Short exercise
Copy out each line below that has the word "axes" in it.

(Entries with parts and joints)
(begin)
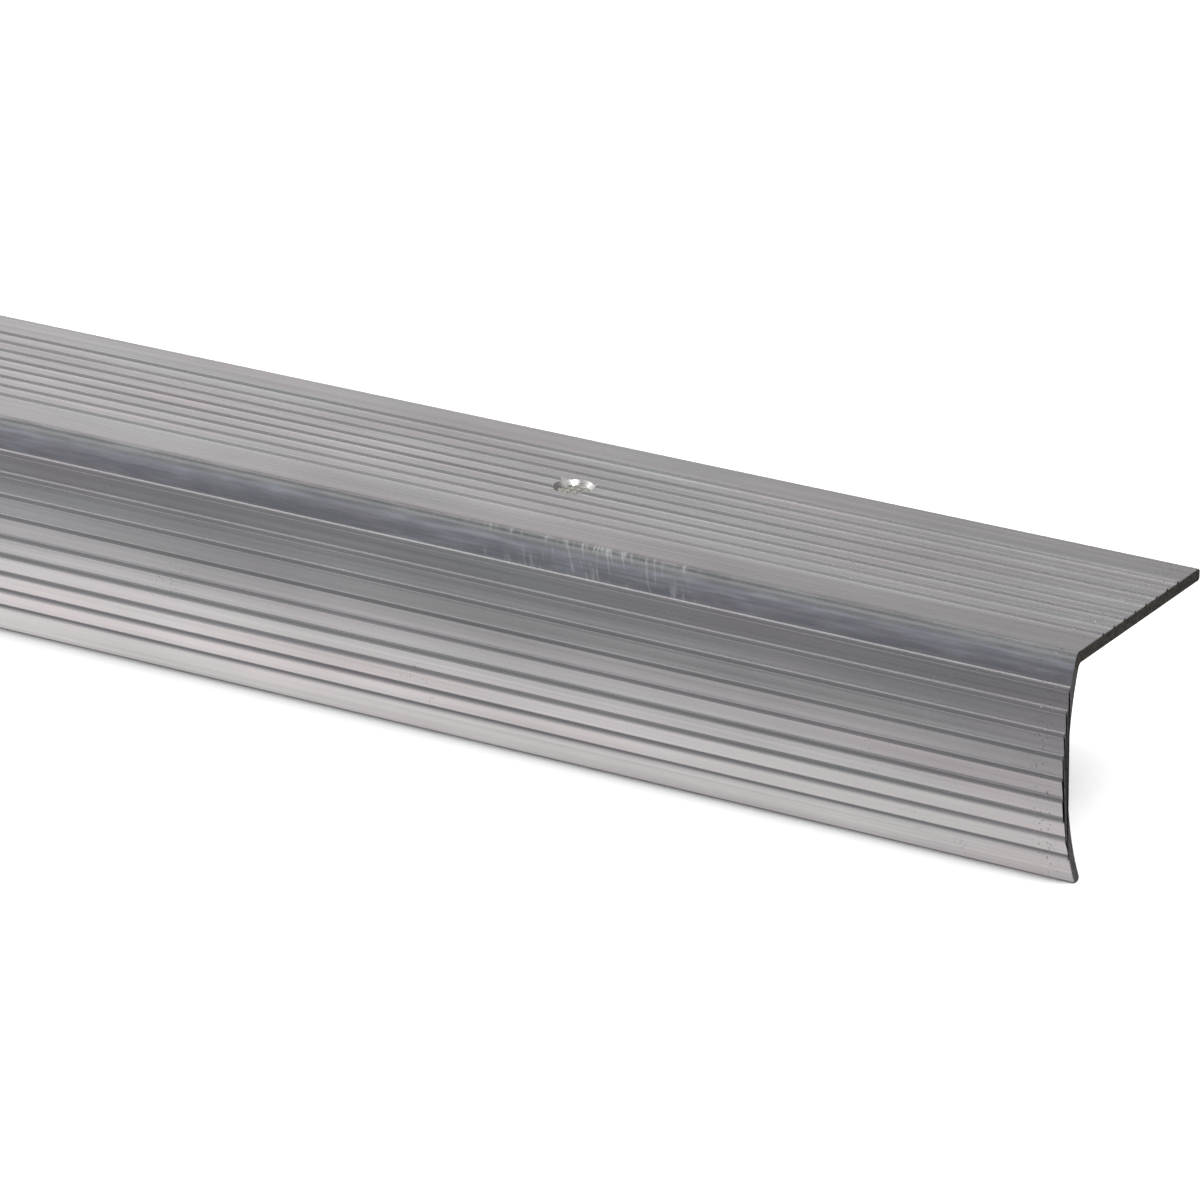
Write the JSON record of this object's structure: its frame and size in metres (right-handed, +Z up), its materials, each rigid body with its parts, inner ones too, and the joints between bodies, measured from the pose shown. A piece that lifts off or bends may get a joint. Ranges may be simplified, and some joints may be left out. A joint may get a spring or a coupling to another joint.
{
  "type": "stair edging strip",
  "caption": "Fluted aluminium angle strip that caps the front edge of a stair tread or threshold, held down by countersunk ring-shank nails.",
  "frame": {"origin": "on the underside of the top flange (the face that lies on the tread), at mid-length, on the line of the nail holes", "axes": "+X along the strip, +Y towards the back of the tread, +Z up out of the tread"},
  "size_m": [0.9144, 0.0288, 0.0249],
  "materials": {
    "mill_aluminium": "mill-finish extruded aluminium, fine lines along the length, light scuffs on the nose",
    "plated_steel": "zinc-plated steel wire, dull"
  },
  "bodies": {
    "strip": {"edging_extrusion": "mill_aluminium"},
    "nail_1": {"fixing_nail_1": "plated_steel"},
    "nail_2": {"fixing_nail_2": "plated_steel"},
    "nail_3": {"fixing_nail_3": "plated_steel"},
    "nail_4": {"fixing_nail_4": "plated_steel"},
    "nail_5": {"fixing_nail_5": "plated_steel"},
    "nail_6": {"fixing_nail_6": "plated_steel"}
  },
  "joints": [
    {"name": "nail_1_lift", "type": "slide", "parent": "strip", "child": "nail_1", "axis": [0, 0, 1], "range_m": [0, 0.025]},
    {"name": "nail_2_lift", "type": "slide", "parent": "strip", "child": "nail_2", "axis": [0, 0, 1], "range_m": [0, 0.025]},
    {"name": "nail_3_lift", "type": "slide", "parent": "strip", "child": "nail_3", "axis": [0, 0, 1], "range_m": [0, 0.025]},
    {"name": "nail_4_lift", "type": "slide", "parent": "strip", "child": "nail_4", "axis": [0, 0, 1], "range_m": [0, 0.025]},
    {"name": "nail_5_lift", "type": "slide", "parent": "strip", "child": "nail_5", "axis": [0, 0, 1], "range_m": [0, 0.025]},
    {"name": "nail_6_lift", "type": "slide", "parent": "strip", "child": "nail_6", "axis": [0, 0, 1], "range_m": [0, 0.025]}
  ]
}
(end)
(begin)
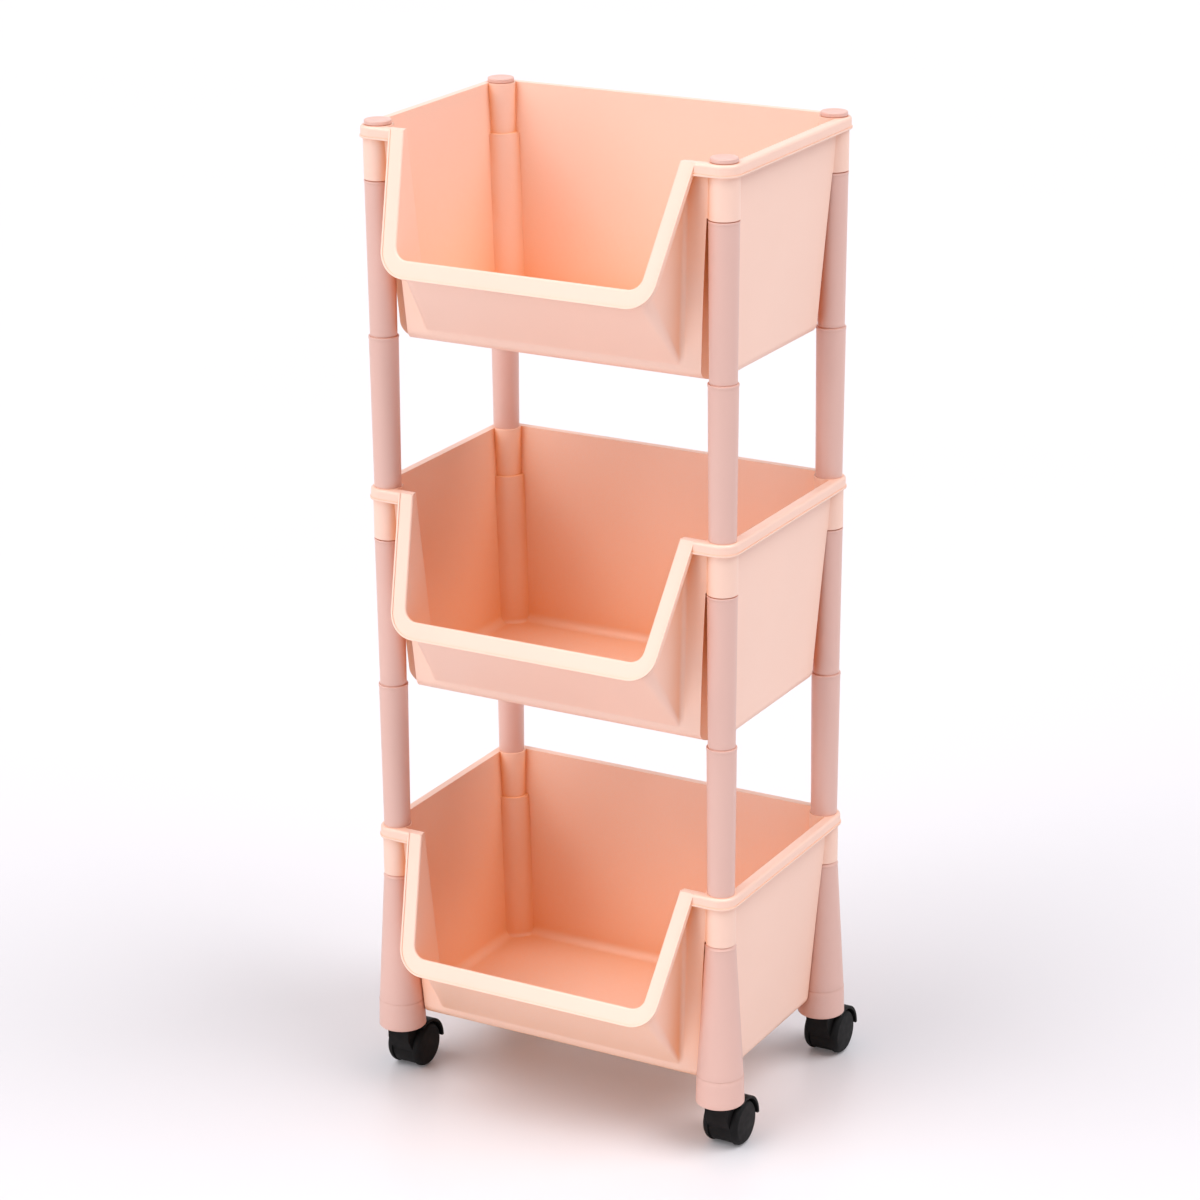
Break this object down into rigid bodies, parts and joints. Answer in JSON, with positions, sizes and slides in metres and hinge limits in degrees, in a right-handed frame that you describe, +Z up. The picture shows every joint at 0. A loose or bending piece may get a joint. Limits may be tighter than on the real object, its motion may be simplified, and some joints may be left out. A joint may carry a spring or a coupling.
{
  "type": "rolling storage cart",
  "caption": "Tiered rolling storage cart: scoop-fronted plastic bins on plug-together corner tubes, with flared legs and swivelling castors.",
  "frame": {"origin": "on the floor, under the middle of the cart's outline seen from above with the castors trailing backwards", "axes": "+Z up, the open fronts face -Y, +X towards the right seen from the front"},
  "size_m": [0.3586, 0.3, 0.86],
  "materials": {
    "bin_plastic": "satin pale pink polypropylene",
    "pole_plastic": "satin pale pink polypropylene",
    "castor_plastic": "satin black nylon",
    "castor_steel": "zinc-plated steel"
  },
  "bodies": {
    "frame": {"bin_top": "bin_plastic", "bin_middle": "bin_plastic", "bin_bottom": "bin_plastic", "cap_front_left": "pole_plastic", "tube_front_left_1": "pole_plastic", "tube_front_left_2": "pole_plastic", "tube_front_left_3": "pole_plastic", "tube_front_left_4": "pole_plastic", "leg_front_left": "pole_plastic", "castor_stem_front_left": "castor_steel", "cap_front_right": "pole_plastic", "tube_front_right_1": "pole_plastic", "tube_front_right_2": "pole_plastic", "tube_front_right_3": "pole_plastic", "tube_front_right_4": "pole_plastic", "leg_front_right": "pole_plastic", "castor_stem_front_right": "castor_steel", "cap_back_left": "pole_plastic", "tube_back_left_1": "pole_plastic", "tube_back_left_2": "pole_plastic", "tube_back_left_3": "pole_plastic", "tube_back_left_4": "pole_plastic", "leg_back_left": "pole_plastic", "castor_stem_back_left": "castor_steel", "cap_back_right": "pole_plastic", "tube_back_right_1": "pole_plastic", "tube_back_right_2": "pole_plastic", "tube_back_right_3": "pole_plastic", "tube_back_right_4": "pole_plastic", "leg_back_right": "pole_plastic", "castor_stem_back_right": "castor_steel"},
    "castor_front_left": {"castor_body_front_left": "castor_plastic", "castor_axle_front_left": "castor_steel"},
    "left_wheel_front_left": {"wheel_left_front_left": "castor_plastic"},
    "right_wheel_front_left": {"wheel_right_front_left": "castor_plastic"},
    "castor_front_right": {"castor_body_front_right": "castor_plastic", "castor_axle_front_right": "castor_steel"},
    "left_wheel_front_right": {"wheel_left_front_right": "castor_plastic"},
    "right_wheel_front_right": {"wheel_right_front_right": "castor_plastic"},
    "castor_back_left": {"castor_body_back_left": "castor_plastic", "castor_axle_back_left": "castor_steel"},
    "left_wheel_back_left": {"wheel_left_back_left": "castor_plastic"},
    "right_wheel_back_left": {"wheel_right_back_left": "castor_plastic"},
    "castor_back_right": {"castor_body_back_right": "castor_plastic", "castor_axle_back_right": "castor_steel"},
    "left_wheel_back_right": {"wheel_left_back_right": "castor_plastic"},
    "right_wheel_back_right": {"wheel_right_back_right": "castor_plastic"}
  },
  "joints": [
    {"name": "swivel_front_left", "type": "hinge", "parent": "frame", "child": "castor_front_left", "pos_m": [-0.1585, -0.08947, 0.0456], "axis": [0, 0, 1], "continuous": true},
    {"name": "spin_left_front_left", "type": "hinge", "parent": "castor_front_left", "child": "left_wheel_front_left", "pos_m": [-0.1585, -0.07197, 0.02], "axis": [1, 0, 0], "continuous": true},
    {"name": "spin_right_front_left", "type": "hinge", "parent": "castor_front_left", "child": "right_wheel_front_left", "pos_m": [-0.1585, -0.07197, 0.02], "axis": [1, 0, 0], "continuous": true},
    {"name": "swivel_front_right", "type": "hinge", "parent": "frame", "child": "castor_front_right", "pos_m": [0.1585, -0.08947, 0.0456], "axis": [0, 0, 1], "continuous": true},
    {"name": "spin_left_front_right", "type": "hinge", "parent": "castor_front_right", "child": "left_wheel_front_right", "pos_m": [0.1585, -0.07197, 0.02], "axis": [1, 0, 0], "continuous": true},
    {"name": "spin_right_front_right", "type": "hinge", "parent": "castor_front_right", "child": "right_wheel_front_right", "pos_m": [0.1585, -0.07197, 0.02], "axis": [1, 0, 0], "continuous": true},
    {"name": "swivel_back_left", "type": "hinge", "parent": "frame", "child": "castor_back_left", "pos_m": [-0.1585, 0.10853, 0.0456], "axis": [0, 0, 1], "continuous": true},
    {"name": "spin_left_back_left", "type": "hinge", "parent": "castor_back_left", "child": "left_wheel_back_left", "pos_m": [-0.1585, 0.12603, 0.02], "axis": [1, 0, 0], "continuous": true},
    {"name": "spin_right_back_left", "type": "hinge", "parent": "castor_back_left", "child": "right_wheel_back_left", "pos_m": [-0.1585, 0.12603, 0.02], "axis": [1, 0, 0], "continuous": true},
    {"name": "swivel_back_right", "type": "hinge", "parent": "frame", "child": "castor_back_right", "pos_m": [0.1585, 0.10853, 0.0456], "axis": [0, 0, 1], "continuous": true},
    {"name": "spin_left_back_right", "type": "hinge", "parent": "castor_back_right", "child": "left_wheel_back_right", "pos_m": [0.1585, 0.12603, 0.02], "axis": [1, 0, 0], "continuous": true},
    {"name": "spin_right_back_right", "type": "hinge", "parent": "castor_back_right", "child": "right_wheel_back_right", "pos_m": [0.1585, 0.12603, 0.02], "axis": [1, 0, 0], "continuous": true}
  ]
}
(end)
(begin)
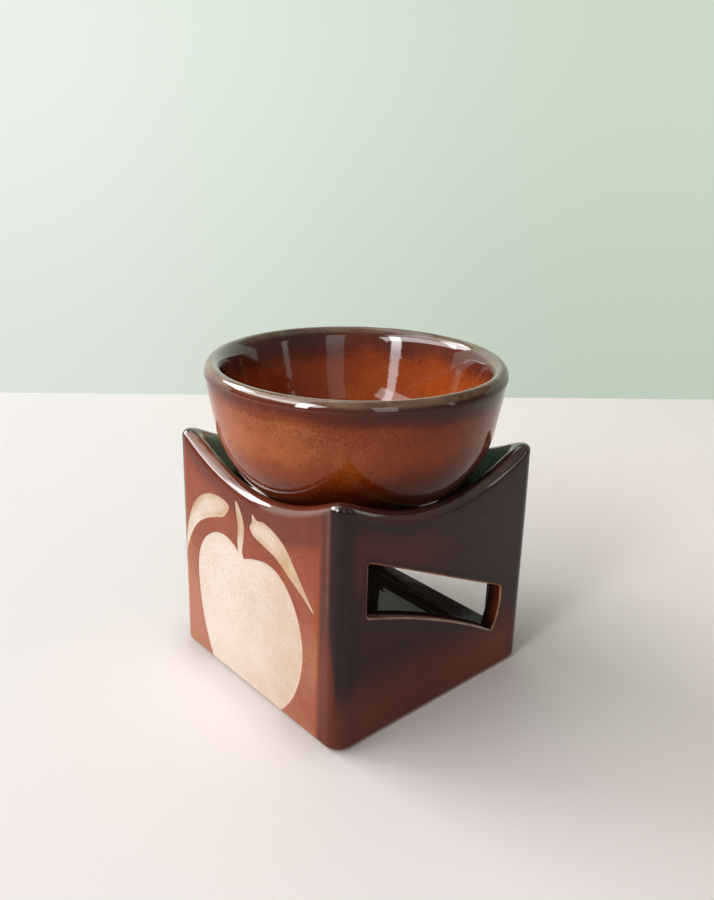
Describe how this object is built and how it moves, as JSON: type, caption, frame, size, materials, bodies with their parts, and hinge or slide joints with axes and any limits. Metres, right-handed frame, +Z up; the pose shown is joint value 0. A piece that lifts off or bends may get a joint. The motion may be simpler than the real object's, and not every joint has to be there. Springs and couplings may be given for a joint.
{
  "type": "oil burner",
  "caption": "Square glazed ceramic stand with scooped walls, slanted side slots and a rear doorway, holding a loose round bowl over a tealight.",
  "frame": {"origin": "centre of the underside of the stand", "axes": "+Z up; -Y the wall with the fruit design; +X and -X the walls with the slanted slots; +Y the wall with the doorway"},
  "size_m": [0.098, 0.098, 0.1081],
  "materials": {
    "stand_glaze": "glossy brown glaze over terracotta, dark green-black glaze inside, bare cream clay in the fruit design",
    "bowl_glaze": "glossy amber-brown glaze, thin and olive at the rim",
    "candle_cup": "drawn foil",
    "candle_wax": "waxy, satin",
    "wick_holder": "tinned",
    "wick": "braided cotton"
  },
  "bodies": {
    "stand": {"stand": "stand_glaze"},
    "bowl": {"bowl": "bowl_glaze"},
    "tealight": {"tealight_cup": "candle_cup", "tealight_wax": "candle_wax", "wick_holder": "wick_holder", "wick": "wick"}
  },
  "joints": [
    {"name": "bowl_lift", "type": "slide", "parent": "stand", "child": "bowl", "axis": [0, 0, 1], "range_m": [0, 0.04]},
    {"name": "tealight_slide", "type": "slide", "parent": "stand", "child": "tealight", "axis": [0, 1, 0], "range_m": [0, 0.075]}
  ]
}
(end)
The answer
  "frame": {"origin": "on the underside of the top flange (the face that lies on the tread), at mid-length, on the line of the nail holes", "axes": "+X along the strip, +Y towards the back of the tread, +Z up out of the tread"},
  "frame": {"origin": "on the floor, under the middle of the cart's outline seen from above with the castors trailing backwards", "axes": "+Z up, the open fronts face -Y, +X towards the right seen from the front"},
Describe how this object is built and how it moves, as JSON: type, caption, frame, size, materials, bodies with their parts, and hinge or slide joints with axes and any limits. Metres, right-handed frame, +Z up; the pose shown is joint value 0. A piece that lifts off or bends may get a joint. The motion may be simpler than the real object's, and not every joint has to be there. Springs and couplings may be given for a joint.
  "frame": {"origin": "centre of the underside of the stand", "axes": "+Z up; -Y the wall with the fruit design; +X and -X the walls with the slanted slots; +Y the wall with the doorway"},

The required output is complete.